The applicant pay the respondent’s costs of the proceeding to be taxed, in default of agreement, by the District Registrar.
NOTE: Settlement and entry of orders is dealt with by Order 36 of the Industrial Relations Court Rules.
I certify that this and the preceding six (6) pages are a true copy of the reasons for judgment of Judicial Registrar Murphy.
Associate:
Dated: 12 August 1996
The Applicant was unrepresented.
The Applicant appeared in person.
Solicitors for the Respondent: Aitken Walker & Strachan
Counsel for the Respondent: Mr B Shaw
Date of hearing: 12 August 1996
Date of judgment: 12 August 1996
C A T C H W O R D S
INDUSTRIAL LAW - TERMINATION OF EMPLOYMENT - whether independent contractor - whether agreement a sham - agreement between two companies whose principals were accountants - COSTS - whether proceeding instituted without reasonable cause.

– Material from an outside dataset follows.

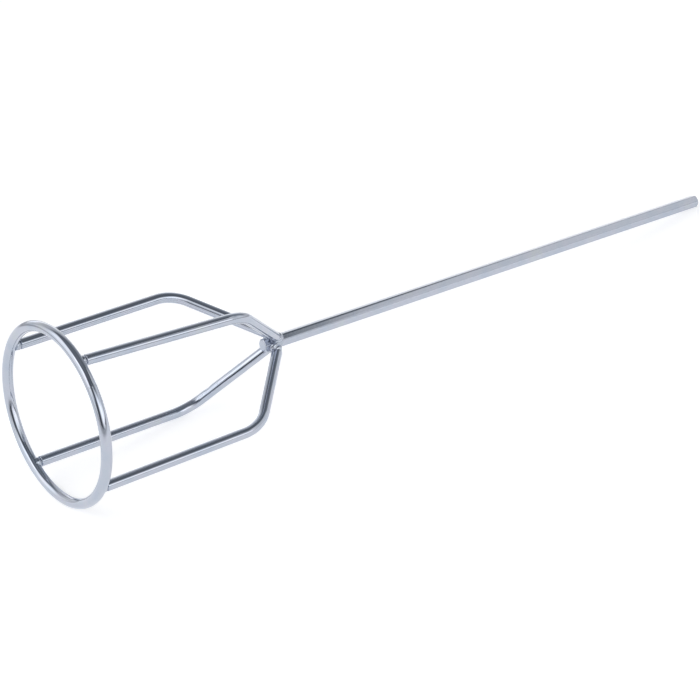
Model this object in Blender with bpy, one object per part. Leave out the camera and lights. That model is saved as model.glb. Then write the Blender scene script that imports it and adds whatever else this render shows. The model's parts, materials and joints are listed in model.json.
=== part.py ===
"""Mortar mixing paddle: a zinc-plated wire cage welded to a hexagonal drill shank.

The paddle is modelled along its own axis, from the middle of the hoop towards the
shank's tip, under one empty. The empty lays it on the ground plane: the hoop's lowest
edge and the shank's tip both touch z = 0, so the axis dips towards the tip, and the
paddle is rolled over until the bend of its lowest rod almost touches the ground too.
"""
import math

import bmesh
import bpy
from mathutils import Matrix, Vector

# Driving dimensions, metres and degrees. "Station" is the distance along the paddle's
# axis from the hoop's centre plane. Angles turn about the axis, from the side (+Y)
# towards the top.
HOOP_RADIUS = 0.0565
WIRE_RADIUS = 0.0035
HOOP_FACETS = 64
WIRE_SIDES = 16
SEAM_ANGLE = 140.625
SEAM_WIDTH = 0.0014

SHANK_FLATS = 0.008
SHANK_START = 0.1545
SHANK_END = 0.5360
SHANK_CHAMFER = 0.0015
SHANK_GRIP = 0.030
SHANK_GRIP_SWELL = 0.000005
SHANK_FLAT_ANGLE = 14.0

ROD_HOOP_RADIUS = 0.0554
ROD_HOOP_STATION = 0.0052
ROD_BEND_RADIUS_OUT = 0.0543
ROD_BEND_STATION = 0.1177
ROD_HUB_RADIUS = 0.0070
ROD_HUB_STATION = 0.1622
ROD_BEND = 0.028
BEND_STEPS = 8
FIRST_ROD_ANGLE = 33.5

# The rods are bent and welded by hand, so each differs a little from the nominal rod:
# its angle on the hoop, then its bend and hub end moved sideways, along and outwards.
ROD_DEVIATIONS = (
    {"hoop_angle": -2.7, "bend": (0.0005, -0.0012, 0.0007), "hub": (0.0005, 0.0006, 0.0)},
    {"hoop_angle": -1.3, "bend": (0.0024, 0.0003, -0.0004), "hub": (0.0001, -0.0001, 0.0)},
    {"hoop_angle": 0.9, "bend": (-0.0015, 0.0022, -0.0004), "hub": (0.0001, -0.0002, 0.0)},
    {"hoop_angle": 0.0, "bend": (0.0007, -0.0015, 0.0001), "hub": (0.0007, -0.0003, 0.0)},
)

GAP = 0.0003
COLLAR_RADII = (0.0034, 0.0037, 0.0037, 0.0035)
COLLAR_STATIONS = (0.0020, 0.0030, 0.0042, ROD_HOOP_STATION - GAP)
BEAD_HALF_SIZE = (0.0036, 0.0032, 0.0030)
BEAD_OFFSET = 0.0024
BEAD_SEGMENTS = 16
BEAD_RINGS = 10

HEX_CORNER = SHANK_FLATS / 2 / math.cos(math.radians(30))
HOOP_CORNER = HOOP_RADIUS / math.cos(math.pi / HOOP_FACETS)


def clear_scene():
    for item in list(bpy.data.objects):
        bpy.data.objects.remove(item, do_unlink=True)


def make_material(name, colour, roughness, metallic):
    material = bpy.data.materials.new(name)
    material.use_nodes = True
    shader = material.node_tree.nodes["Principled BSDF"]
    shader.inputs["Base Color"].default_value = (*colour, 1.0)
    shader.inputs["Roughness"].default_value = roughness
    shader.inputs["Metallic"].default_value = metallic
    material.diffuse_color = (*colour, 1.0)
    return material


def on_axis(angle, radius, station, sideways=0.0):
    """Point at a station along the axis, out along an angle and moved sideways from it."""
    turn = math.radians(angle)
    out = Vector((0.0, math.cos(turn), math.sin(turn)))
    side = Vector((0.0, -math.sin(turn), math.cos(turn)))
    return Vector((station, 0.0, 0.0)) + out * radius + side * sideways


def sweep(path, radii, sides, first_side=None, turn=0.0):
    """Closed solid of round or regular section along a path, with flat ends."""
    mesh = bmesh.new()
    tangents = []
    for i, point in enumerate(path):
        before = path[max(i - 1, 0)]
        after = path[min(i + 1, len(path) - 1)]
        tangents.append((after - before).normalized())
    side = first_side if first_side is not None else tangents[0].orthogonal()
    rings = []
    for point, tangent, radius in zip(path, tangents, radii):
        side = (side - tangent * side.dot(tangent)).normalized()
        other = tangent.cross(side)
        ring = []
        for k in range(sides):
            angle = math.radians(turn) + 2 * math.pi * k / sides
            offset = side * math.cos(angle) + other * math.sin(angle)
            ring.append(mesh.verts.new(point + offset * radius))
        rings.append(ring)
    for low, high in zip(rings, rings[1:]):
        for k in range(sides):
            n = (k + 1) % sides
            mesh.faces.new((low[k], low[n], high[n], high[k]))
    mesh.faces.new(list(reversed(rings[0])))
    mesh.faces.new(rings[-1])
    bmesh.ops.recalc_face_normals(mesh, faces=mesh.faces)
    return mesh


def add_object(name, mesh, material, parent, smooth=True):
    data = bpy.data.meshes.new(name)
    mesh.to_mesh(data)
    mesh.free()
    data.materials.append(material)
    if smooth:
        data.shade_smooth()
        data.set_sharp_from_angle(angle=math.radians(35))
    item = bpy.data.objects.new(name, data)
    bpy.context.scene.collection.objects.link(item)
    item.parent = parent
    return item


def add_cutter(name, mesh, material, parent):
    cutter = add_object(name, mesh, material, parent, smooth=False)
    cutter.hide_render = True
    cutter.display_type = "WIRE"
    return cutter


def cut(item, cutter):
    modifier = item.modifiers.new("cut_" + cutter.name, "BOOLEAN")
    modifier.operation = "DIFFERENCE"
    modifier.solver = "EXACT"
    modifier.object = cutter


def hoop_arc(first, last, inner_angles):
    """The hoop's centreline from one angle to another, its facets touching the true circle."""
    corners = [angle for angle in inner_angles if first + 0.5 < angle < last - 0.5]
    path = [on_axis(first, HOOP_RADIUS, 0.0)]
    path += [on_axis(angle, HOOP_CORNER, 0.0) for angle in corners]
    path.append(on_axis(last, HOOP_RADIUS, 0.0))
    return path


def facet_angles():
    """Corner angles of the faceted hoop over two turns: a facet, not a corner, is lowest."""
    step = 360.0 / HOOP_FACETS
    return [(k + 0.5) * step for k in range(-HOOP_FACETS, 2 * HOOP_FACETS)]


def bent_path(start, corner, end):
    """Straight, arc, straight: a wire's centreline bent round one corner."""
    into = (corner - start).normalized()
    away = (end - corner).normalized()
    turn = into.angle(away)
    reach = ROD_BEND * math.tan(turn / 2)
    centre_side = (away - into * into.dot(away)).normalized()
    first = corner - into * reach
    centre = first + centre_side * ROD_BEND
    path = [start]
    for k in range(BEND_STEPS + 1):
        angle = turn * k / BEND_STEPS
        path.append(centre + (into * math.sin(angle) - centre_side * math.cos(angle)) * ROD_BEND)
    path.append(end)
    return path


def rod_path(index):
    deviation = ROD_DEVIATIONS[index]
    angle = FIRST_ROD_ANGLE + 90.0 * index
    sideways, along, outwards = deviation["bend"]
    corner = on_axis(angle, ROD_BEND_RADIUS_OUT + outwards, ROD_BEND_STATION + along, sideways)
    sideways, along, outwards = deviation["hub"]
    end = on_axis(angle, ROD_HUB_RADIUS + outwards, ROD_HUB_STATION + along, sideways)
    start = on_axis(angle + deviation["hoop_angle"], ROD_HOOP_RADIUS, ROD_HOOP_STATION)
    return bent_path(start, corner, end)


def shank_depth():
    """How far the shank's lowest edge lies under the axis."""
    corners = [math.radians(SHANK_FLAT_ANGLE + 30.0 + 60.0 * k) for k in range(6)]
    return HEX_CORNER * max(-math.sin(corner) for corner in corners)


def laying_pose():
    """Tilt and lift that set the hoop's rim and the shank's tip on the ground."""
    tip = SHANK_END - SHANK_CHAMFER
    drop = HOOP_RADIUS - shank_depth()
    span = math.hypot(drop, tip)
    dip = math.atan2(drop, tip) + math.asin(WIRE_RADIUS / span)
    height = HOOP_RADIUS * math.cos(dip) + WIRE_RADIUS
    rear = -(HOOP_RADIUS * math.sin(dip) + WIRE_RADIUS)
    front = SHANK_END * math.cos(dip)
    return dip, Vector((-(rear + front) / 2, 0.0, height))


def build_shank(steel, paddle):
    """Hexagonal bar, chamfered at both ends, with an edge loop where the chuck's grip begins.

    The bar swells by a few microns at that loop, well inside the tolerance of drawn bar,
    so that the flats of the grip are faces of their own.
    """
    stations = (
        SHANK_START,
        SHANK_START + SHANK_CHAMFER,
        SHANK_END - SHANK_GRIP,
        SHANK_END - SHANK_CHAMFER,
        SHANK_END,
    )
    path = [Vector((station, 0.0, 0.0)) for station in stations]
    end_corner = HEX_CORNER - SHANK_CHAMFER
    radii = (end_corner, HEX_CORNER, HEX_CORNER + SHANK_GRIP_SWELL, HEX_CORNER, end_corner)
    mesh = sweep(path, radii, 6, Vector((0, 1, 0)), SHANK_FLAT_ANGLE + 30.0)
    return add_object("shank", mesh, steel, paddle, smooth=False)


def build_hoop(steel, weld, paddle):
    half_gap = math.degrees((SEAM_WIDTH / 2 + GAP) / HOOP_RADIUS)
    path = hoop_arc(SEAM_ANGLE + half_gap, SEAM_ANGLE + 360.0 - half_gap, facet_angles())
    mesh = sweep(path, [WIRE_RADIUS] * len(path), WIRE_SIDES, Vector((1, 0, 0)))
    add_object("ring", mesh, steel, paddle)

    half_seam = math.degrees(SEAM_WIDTH / 2 / HOOP_RADIUS)
    angles = [SEAM_ANGLE - half_seam, SEAM_ANGLE, SEAM_ANGLE + half_seam]
    path = [on_axis(angle, HOOP_RADIUS, 0.0) for angle in angles]
    radii = (WIRE_RADIUS, WIRE_RADIUS * 1.06, WIRE_RADIUS)
    mesh = sweep(path, radii, WIRE_SIDES, Vector((1, 0, 0)))
    add_object("ring_seam_weld", mesh, weld, paddle)


def build_rod(index, steel, paddle):
    path = rod_path(index)
    mesh = sweep(path, [WIRE_RADIUS] * len(path), WIRE_SIDES)
    add_object(f"cage_rod_{index + 1}", mesh, steel, paddle)
    return path


def build_ring_weld(index, path, weld, paddle):
    """Collar of upset metal between a rod's end and the hoop, saddled over the wire."""
    into = (path[1] - path[0]).normalized()
    stations = [path[0] - into * (ROD_HOOP_STATION - station) for station in COLLAR_STATIONS]
    mesh = sweep(stations, COLLAR_RADII, WIRE_SIDES)
    collar = add_object(f"ring_weld_{index + 1}", mesh, weld, paddle)

    angle = FIRST_ROD_ANGLE + 90.0 * index + ROD_DEVIATIONS[index]["hoop_angle"]
    arc = hoop_arc(angle - 14.0, angle + 14.0, facet_angles())
    cutter_mesh = sweep(arc, [WIRE_RADIUS + GAP] * len(arc), WIRE_SIDES, Vector((1, 0, 0)))
    cut(collar, add_cutter(f"ring_clearance_{index + 1}", cutter_mesh, weld, paddle))


def build_hub_weld(index, path, shank_cutter, weld, paddle):
    """Fillet bead that fills the wedge between a rod's square end and the shank."""
    along = (path[-1] - path[-2]).normalized()
    centre = path[-1] + along * BEAD_OFFSET
    axis = Vector((1.0, 0.0, 0.0))
    out = (centre - axis * centre.dot(axis)).normalized()
    turn = Matrix((axis, axis.cross(out), out)).transposed().to_4x4()
    mesh = bmesh.new()
    bmesh.ops.create_uvsphere(mesh, u_segments=BEAD_SEGMENTS, v_segments=BEAD_RINGS, radius=1.0)
    bmesh.ops.scale(mesh, vec=BEAD_HALF_SIZE, verts=mesh.verts)
    bmesh.ops.transform(mesh, matrix=Matrix.Translation(centre) @ turn, verts=mesh.verts)
    bead = add_object(f"hub_weld_{index + 1}", mesh, weld, paddle)

    end = [path[-2], path[-1] + along * GAP]
    cutter_mesh = sweep(end, [WIRE_RADIUS + GAP] * 2, WIRE_SIDES)
    cut(bead, add_cutter(f"rod_clearance_{index + 1}", cutter_mesh, weld, paddle))
    cut(bead, shank_cutter)


def build_shank_cutter(weld, paddle):
    path = [Vector((SHANK_START, 0.0, 0.0)), Vector((SHANK_START + 0.05, 0.0, 0.0))]
    radius = HEX_CORNER + GAP / math.cos(math.radians(30))
    mesh = sweep(path, [radius] * 2, 6, Vector((0, 1, 0)), SHANK_FLAT_ANGLE + 30.0)
    return add_cutter("shank_clearance", mesh, weld, paddle)


def build_paddle():
    clear_scene()
    steel = make_material("zinc_plated_steel", (0.56, 0.60, 0.68), 0.18, 1.0)
    weld = make_material("plated_weld_metal", (0.50, 0.54, 0.61), 0.32, 1.0)

    dip, place = laying_pose()
    paddle = bpy.data.objects.new("paddle_axis", None)
    bpy.context.scene.collection.objects.link(paddle)
    paddle.location = place
    paddle.rotation_euler = (0.0, dip, 0.0)

    build_shank(steel, paddle)
    build_hoop(steel, weld, paddle)
    shank_cutter = build_shank_cutter(weld, paddle)
    for index in range(len(ROD_DEVIATIONS)):
        path = build_rod(index, steel, paddle)
        build_ring_weld(index, path, weld, paddle)
        build_hub_weld(index, path, shank_cutter, weld, paddle)
    bpy.context.view_layer.update()


build_paddle()
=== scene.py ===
"""Mortar mixing paddle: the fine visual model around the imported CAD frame.

Every piece is modelled in the paddle's own frame (x along its axis from the middle of the
hoop to the shank's tip, y level, z up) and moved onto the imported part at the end.
"""
import json
import math

import bmesh
import bpy
from mathutils import Matrix, Vector, noise


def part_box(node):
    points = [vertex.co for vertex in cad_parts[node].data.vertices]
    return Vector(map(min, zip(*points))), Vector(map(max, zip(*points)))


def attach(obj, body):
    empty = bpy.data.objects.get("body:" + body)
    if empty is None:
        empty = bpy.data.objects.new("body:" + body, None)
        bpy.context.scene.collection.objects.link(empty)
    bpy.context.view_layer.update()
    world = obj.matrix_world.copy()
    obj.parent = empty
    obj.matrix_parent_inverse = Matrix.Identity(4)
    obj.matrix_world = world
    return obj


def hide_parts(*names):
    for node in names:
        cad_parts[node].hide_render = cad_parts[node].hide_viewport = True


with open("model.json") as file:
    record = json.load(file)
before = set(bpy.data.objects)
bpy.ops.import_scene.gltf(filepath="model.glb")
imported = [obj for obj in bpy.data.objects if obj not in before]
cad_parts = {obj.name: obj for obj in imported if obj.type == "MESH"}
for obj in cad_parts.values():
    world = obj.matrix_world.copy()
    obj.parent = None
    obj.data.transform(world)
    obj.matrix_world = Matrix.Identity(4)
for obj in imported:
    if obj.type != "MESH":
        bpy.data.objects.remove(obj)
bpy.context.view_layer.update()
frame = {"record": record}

# Sizes of the paddle, metres and degrees, as in the CAD model.
HOOP_RADIUS = 0.0565
WIRE_RADIUS = 0.0035
SEAM_ANGLE = 140.625
SHANK_FLATS = 0.008
SHANK_LENGTH = 0.3815
ROD_HOOP_RADIUS = 0.0554
ROD_BEND_RADIUS_OUT = 0.0543
ROD_BEND_STATION = 0.1177
ROD_HUB_RADIUS = 0.0070
ROD_HUB_STATION = 0.1622
ROD_BEND = 0.028
FIRST_ROD_ANGLE = 33.5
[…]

Industrial Relations Act 1988 ss170 EA, 347
CASES:Connolly v Wells (1994) 55 IR 73
Narich Pty Limited v Commissioner of Payroll Tax (1983) 2 NSWLR 597
Australian Mutual Provident Society v Chaplin (1978) 18 ALR 385
Polkowski v Corporate Associates Pty Ltd (Murphy JR, 26 April 1996, unreported)
Purvis v Chieftan Management Pty Ltd (t/a Brookes Maintenance Services) (Marshall J, 6 May 1996, unreported);
Kanan v Australian Postal and Communications Union (1992) 43 IR 257
Kenney v P M Loveland (Ritter JR, 30 July 1996, unreported).
EUGENE WAWER -v- LINDALE INSURANCES PTY LTD
No. VI 1244 of 1996
Before: Judicial Registrar Murphy
Place: Melbourne
Date: 12 August 1996
INDUSTRIAL RELATIONS COURT
OF AUSTRALIA
VICTORIA DISTRICT REGISTRY
VI 1244 of 1996
B E T W E E N :
EUGENE WAWER
Applicant
AND
LINDALE INSURANCES PTY LTD
Respondent
MINUTES OF ORDERS
Judicial Registrar Murphy 12 August 1996
THE COURT ORDERS THAT:
The application is dismissed.
The applicant pay the respondent’s costs of the proceeding to be taxed, in default of agreement, by the District Registrar.
NOTE: Settlement and entry of orders is dealt with by Order 36 of the Industrial Relations Court Rules.